Grisham also writes that Trump “frequently said insane things to foreign leaders” that ranged from absurd to disconcerting.

“Trump loved to order cabinet secretaries, staff, or whoever else was sitting near him to give this dictator or that whatever it was he wanted,” she writes. “I believe he must have thought it made him look tough and powerful. As for us? We generally slow walked or ignored the president and very rarely did exactly what he asked.”

JEALOUSY

The book describes deep jealousy among staff and within the Trump family. Melania Trump had a nickname for Ivanka Trump, the president’s eldest daughter and senior White House adviser: “The Princess,” she claims.

“Princess always runs to her father,” Grisham recounted the first lady as often complaining. 

Grisham recalls how she and her husband, Jared Kushner, had jockeyed to be part of an official greeting ahead of a state dinner in the United Kingdom hosted by Queen Elizabeth II.

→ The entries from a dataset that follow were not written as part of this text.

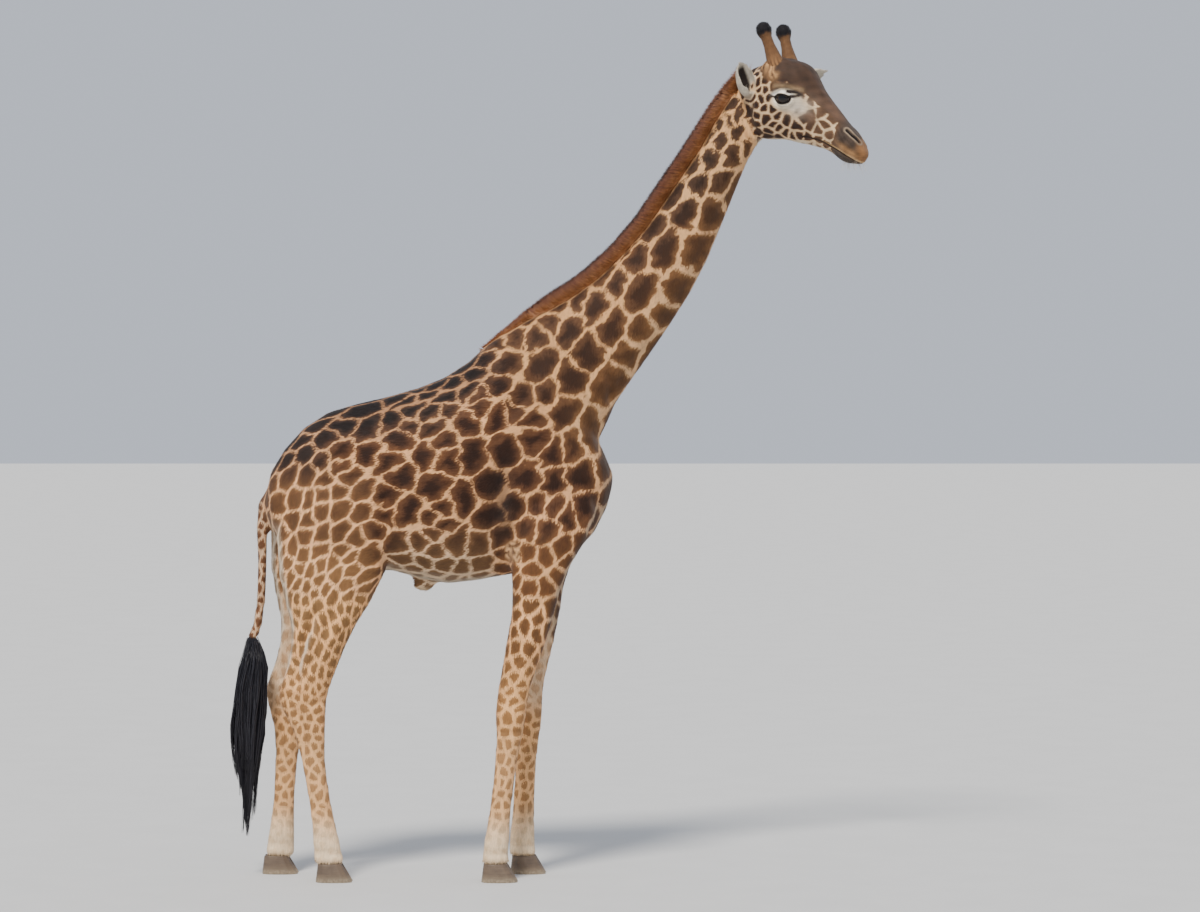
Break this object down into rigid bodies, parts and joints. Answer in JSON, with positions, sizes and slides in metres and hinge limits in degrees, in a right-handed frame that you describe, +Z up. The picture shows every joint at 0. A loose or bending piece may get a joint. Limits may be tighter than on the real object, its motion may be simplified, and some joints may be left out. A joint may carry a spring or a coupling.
{
  "type": "giraffe",
  "caption": "Life-size still model of a young bull giraffe, standing square with its head turned a little to its right, with a net-patterned coat and a dark tail tuft",
  "frame": {"origin": "centre of the footprint of the whole body, at the level of the hoof soles", "axes": "+X is the way the trunk faces, +Y is the animal's left, +Z is up"},
  "size_m": [3.1672, 0.7034, 4.2662],
  "materials": {
    "coat": "short flat hair, brown patches parted by a cream net",
    "leg_coat": "short flat hair, small tan spots on cream, fading towards the hoof",
    "ear": "thin skin under short whitish hair",
    "ossicone": "skin-covered bone with short ochre hair and a black tuft",
    "mane": "upright stiff red-brown hair",
    "tail_hair": "long coarse blue-black hair",
    "eye": "wet, dark brown",
    "hoof": "horn, grey-brown, dusty"
  },
  "bodies": {
    "root": {"trunk": "coat", "neck_lower": "coat", "neck_upper": "coat", "head": "coat", "ear_left": "ear", "ear_right": "ear", "eye_left": "eye", "eye_right": "eye", "ossicone_left": "ossicone", "ossicone_right": "ossicone", "mane": "mane", "tail": "coat", "tail_tuft": "tail_hair", "leg_front_left_lower": "leg_coat", "leg_front_left_upper": "leg_coat", "leg_front_right_lower": "leg_coat", "leg_front_right_upper": "leg_coat", "leg_hind_left_lower": "leg_coat", "leg_hind_left_upper": "leg_coat", "leg_hind_right_lower": "leg_coat", "leg_hind_right_upper": "leg_coat", "hoof_front_left_inner": "hoof", "hoof_front_left_outer": "hoof", "hoof_front_right_inner": "hoof", "hoof_front_right_outer": "hoof", "hoof_hind_left_inner": "hoof", "hoof_hind_left_outer": "hoof", "hoof_hind_right_inner": "hoof", "hoof_hind_right_outer": "hoof"}
  },
  "joints": []
}
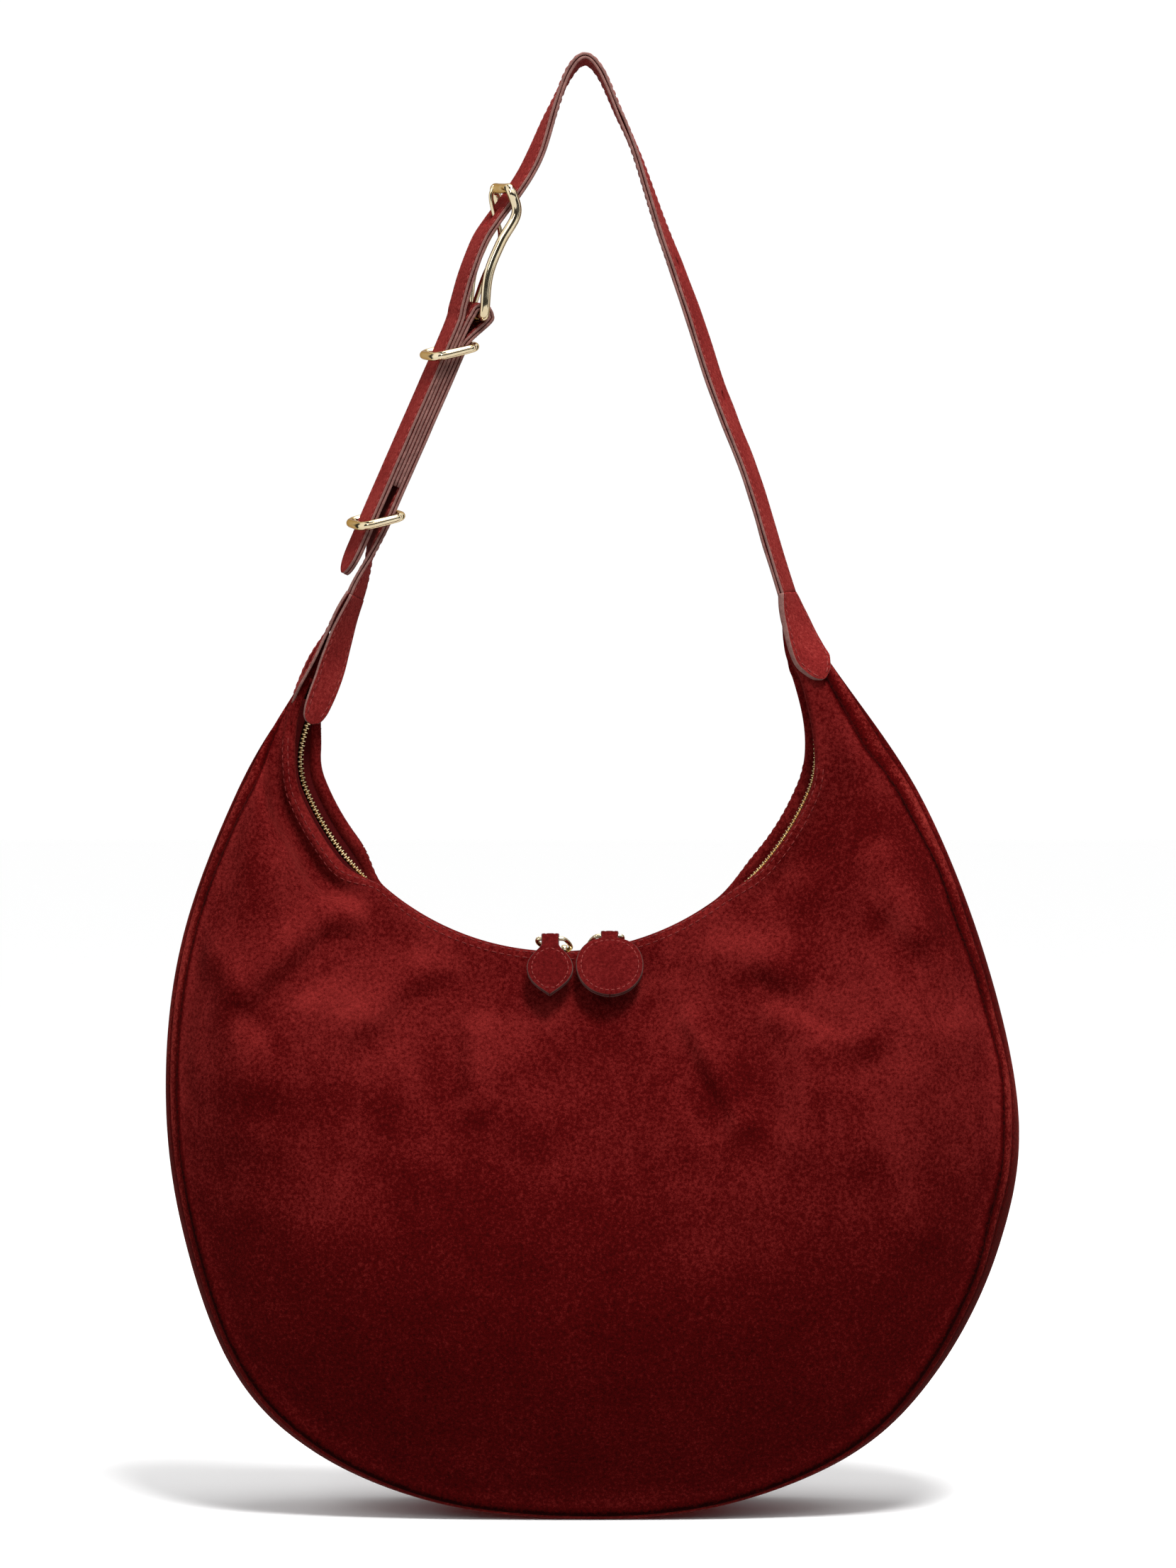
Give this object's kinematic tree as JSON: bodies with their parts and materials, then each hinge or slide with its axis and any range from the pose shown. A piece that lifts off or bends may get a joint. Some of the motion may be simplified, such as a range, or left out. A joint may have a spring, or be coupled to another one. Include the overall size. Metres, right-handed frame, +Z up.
{
  "type": "hobo bag",
  "caption": "Crescent shoulder bag in soft suede with a curved two-way zip, leather pull tags and a long buckled strap.",
  "frame": {"origin": "middle of the base, on the surface that the bag stands on", "axes": "+Z up along the strap, +X to the right seen from the front, the front faces -Y"},
  "size_m": [0.4425, 0.1418, 0.7537],
  "materials": {
    "suede": "soft brushed nap, dark red",
    "suede_backing": "suede, darker inner face",
    "lining_cloth": "plain woven cotton",
    "zip_tape": "woven tape",
    "brass": "pale polished"
  },
  "bodies": {
    "bag": {"front_panel": "suede", "back_panel": "suede", "gusset": "suede", "lining": "lining_cloth", "inner_pocket": "lining_cloth", "zip_tape_front": "zip_tape", "zip_tape_back": "zip_tape", "zip_teeth_front": "brass", "zip_teeth_back": "brass", "zip_stop_left": "brass", "zip_stop_right": "brass", "strap_root_left": "suede", "strap_root_right": "suede"},
    "strap": {"long_strap_face": "suede", "long_strap_backing": "suede_backing", "anchor_strap_face": "suede", "anchor_strap_backing": "suede_backing", "buckle_frame": "brass"},
    "prong": {"buckle_prong": "brass"},
    "keeper_upper": {"keeper_upper": "brass"},
    "keeper_lower": {"keeper_lower": "brass"},
    "slider_left": {"slider_left": "brass"},
    "slider_right": {"slider_right": "brass"},
    "ring_left": {"pull_ring_left": "brass"},
    "ring_right": {"pull_ring_right": "brass"},
    "shield_tag": {"shield_tag": "suede"},
    "round_tag": {"round_tag": "suede"}
  },
  "joints": [
    {"name": "strap_swing", "type": "hinge", "parent": "bag", "child": "strap", "pos_m": [0, 0, 0.43], "axis": [1, 0, 0], "range_deg": [-110, 110], "deforming": ["strap_root_left", "strap_root_right"]},
    {"name": "keeper_upper_slide", "type": "slide", "parent": "strap", "child": "keeper_upper", "axis": [0.4001, 0, 0.9165], "range_m": [-0.03, 0]},
    {"name": "keeper_lower_slide", "type": "slide", "parent": "strap", "child": "keeper_lower", "axis": [0.4001, 0, 0.9165], "range_m": [0, 0.03]},
    {"name": "prong_pivot", "type": "hinge", "parent": "strap", "child": "prong", "pos_m": [-0.0606, 0.0017, 0.619], "axis": [0.2832, -0.9511, -0.1236], "range_deg": [0, 3]},
    {"name": "slider_left_travel", "type": "hinge", "parent": "bag", "child": "slider_left", "pos_m": [-0.018, 0, 0.426], "axis": [0, 1, 0], "range_deg": [0, 64]},
    {"name": "slider_right_travel", "type": "hinge", "parent": "bag", "child": "slider_right", "pos_m": [-0.018, 0, 0.426], "axis": [0, -1, 0], "range_deg": [0, 55]},
    {"name": "ring_left_swing", "type": "hinge", "parent": "slider_left", "child": "ring_left", "pos_m": [-0.0147, 0, 0.2892], "axis": [-1, 0, 0], "range_deg": [0, 75]},
    {"name": "ring_right_swing", "type": "hinge", "parent": "slider_right", "child": "ring_right", "pos_m": [0.0015, 0, 0.2906], "axis": [-1, 0, 0], "range_deg": [0, 75]},
    {"name": "shield_tag_swing", "type": "hinge", "parent": "ring_left", "child": "shield_tag", "pos_m": [-0.0147, -0.0077, 0.2955], "axis": [-1, 0, 0], "range_deg": [0, 60]},
    {"name": "round_tag_swing", "type": "hinge", "parent": "ring_right", "child": "round_tag", "pos_m": [0.0015, -0.0077, 0.2969], "axis": [-1, 0, 0], "range_deg": [0, 60]}
  ]
}
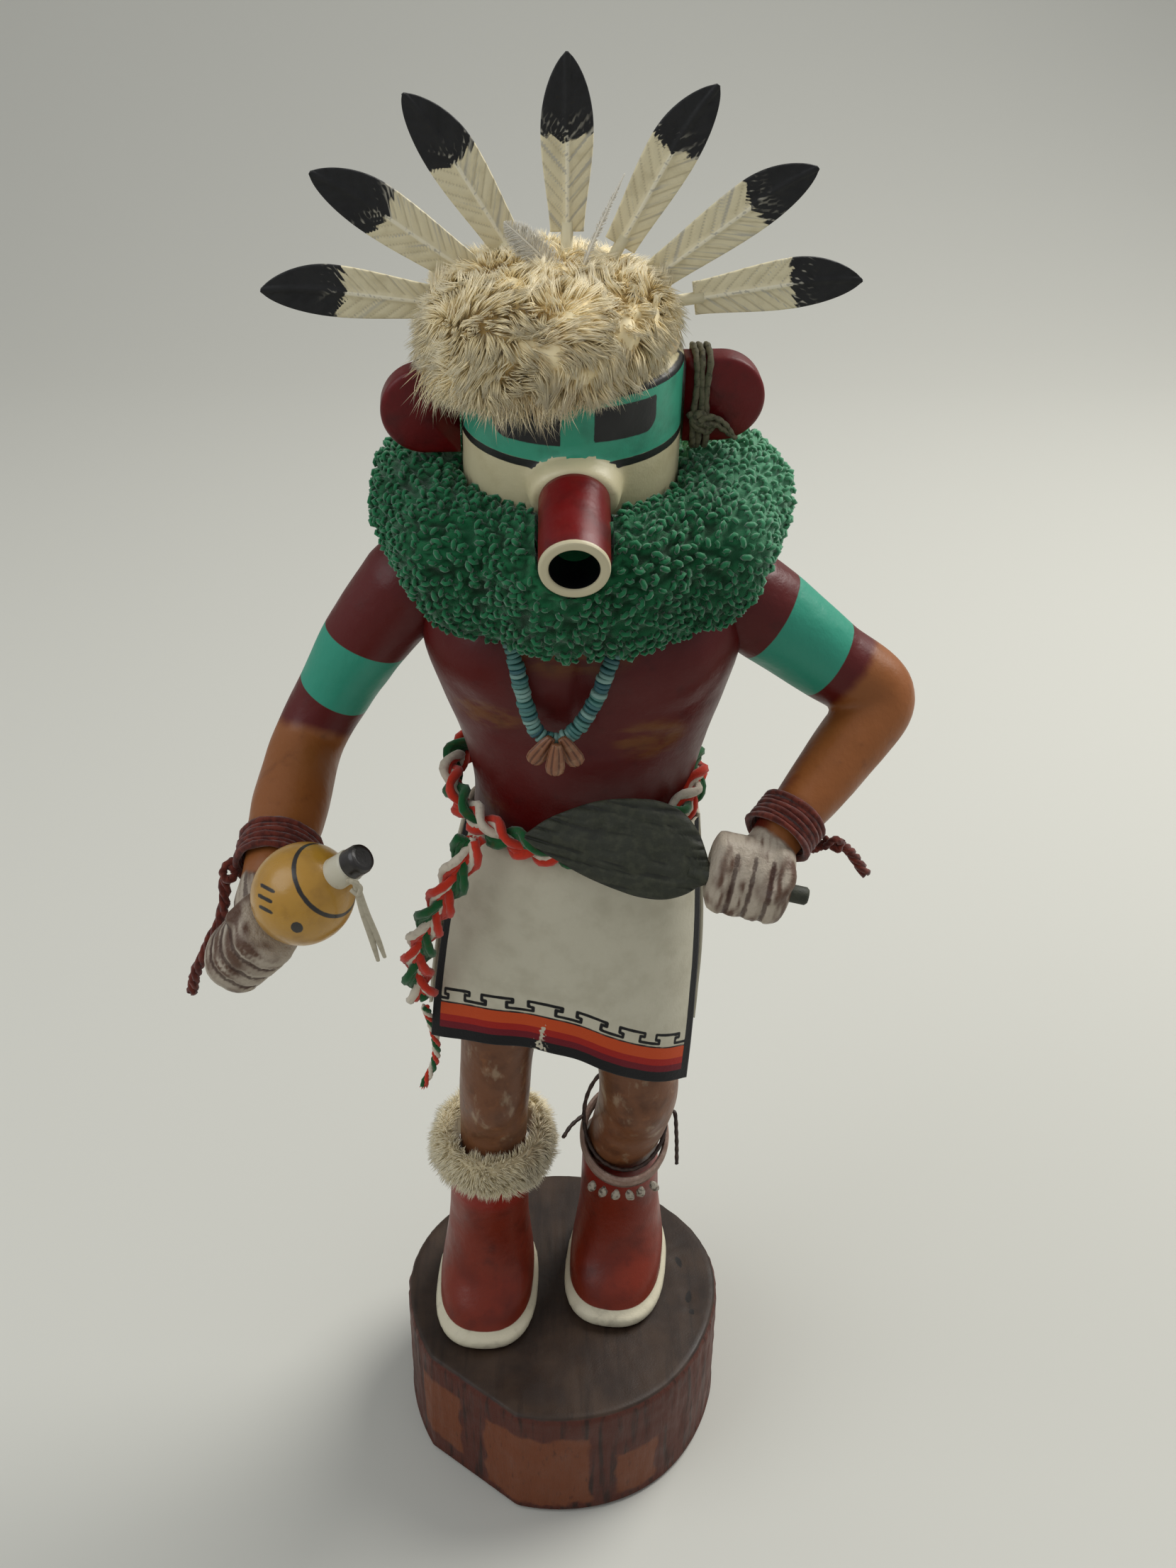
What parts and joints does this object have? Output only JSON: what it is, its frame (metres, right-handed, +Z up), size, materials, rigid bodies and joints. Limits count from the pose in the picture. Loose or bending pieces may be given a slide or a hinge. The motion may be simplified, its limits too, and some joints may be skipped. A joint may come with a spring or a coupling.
{
  "type": "carved kachina doll",
  "caption": "Carved and painted wooden dancer figure on a log-slice plinth, with mask and tube snout, feather fan, fur and yarn collar, leather kilt, braided sash, gourd rattle and leaf wand",
  "frame": {"origin": "centre of the plinth's flat underside", "axes": "+Z up, the figure faces -Y, its left side is at +X"},
  "size_m": [0.1775, 0.1254, 0.4102],
  "materials": {
    "plinth": "dark brown stain on top, red-brown varnished bark side",
    "body": "carved and painted: dark red, ochre, brown legs, red-brown boots with white soles, satin varnish",
    "arm": "carved and painted dark red, turquoise and ochre-brown, whitened hands, satin",
    "mask": "painted turquoise over cream with a black line and black eyes, satin",
    "red_wood": "painted dark red, satin",
    "feather": "carved blade, cream paint with a black tip, matt",
    "fur": "cream rabbit fur",
    "down": "white down on a fine quill",
    "yarn_green": "green looped wool yarn",
    "yarn_sash": "braided yarn in red-orange, white and green",
    "yarn_brown": "dark red-brown twisted yarn",
    "cord_dark": "thin dark leather cord",
    "thong": "olive-tan leather thong",
    "thong_white": "thin white leather thong",
    "strap": "pinkish-grey soft leather band",
    "nub": "silvery white, semi-gloss",
    "gourd": "painted yellow with black marks, white neck and black tip, gloss",
    "wand": "grooved, dark green paint, matt",
    "beads": "small flat turquoise discs, satin",
    "shell": "brown-orange ribbed shell",
    "kilt": "thin greyish-white leather, painted black border and a step-fret band over orange, red and dark red stripes"
  },
  "bodies": {
    "root": {"feather_1": "feather", "feather_2": "feather", "feather_3": "feather", "feather_4": "feather", "feather_5": "feather", "feather_6": "feather", "feather_7": "feather", "mask": "mask", "snout": "red_wood", "right_ear": "red_wood", "left_ear": "red_wood", "ear_tie": "thong", "fur_crown": "fur", "plinth": "plinth", "plume_1": "down", "plume_2": "down", "body": "body", "right_arm": "arm", "left_arm": "arm", "rattle": "gourd", "wand": "wand", "right_wrist_wrap": "yarn_brown", "right_wrist_tail": "yarn_brown", "left_wrist_wrap": "yarn_brown", "rattle_thong": "thong_white", "necklace": "beads", "pendant_1": "shell", "pendant_2": "shell", "pendant_3": "shell", "yarn_ruff": "yarn_green", "sash": "yarn_sash", "sash_end": "yarn_sash", "sash_strand": "yarn_sash", "kilt_front": "kilt", "kilt_back": "kilt", "fur_anklet": "fur", "knee_band": "strap", "knee_cord": "cord_dark", "nub_1": "nub", "nub_2": "nub", "nub_3": "nub", "nub_4": "nub", "nub_5": "nub", "nub_6": "nub"}
  },
  "joints": []
}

“Jared and Ivanka thought they were the royal family of the United States — on the same level as William and Kate in the United Kingdom,” she writes. She also blames Kushner for Trump’s loss last November.

ON HER ROLE

One reason, Grisham writes, that she didn’t want to hold formal press briefings was that she knew that “sooner or later the president would want me to tell the public something that was not true or that would make me sound like a lunatic.”

Indeed, at one point, she says, Trump asked her to reenact his “perfect phone call” with Ukrainian President Volodymyr Zelensky, which led to his first impeachment, and “use two voices” on the briefing room “stage.” She writes that Trump also asked her constantly whether the press could be removed from the White House.

THE HAIR

Trump’s hair, she writes, “is much longer than I had imagined, like multiple inches from end to end. He cuts it himself with a pair of huge scissors that could probably cut a ribbon at an opening of one of his properties.”

And as for his distinctive hue? She says there was no tanning bed in the White House. “The president’s look was created with makeup that he put on his face every morning, as if he were going to be appearing on a TV show. Which, in a sense, he was.”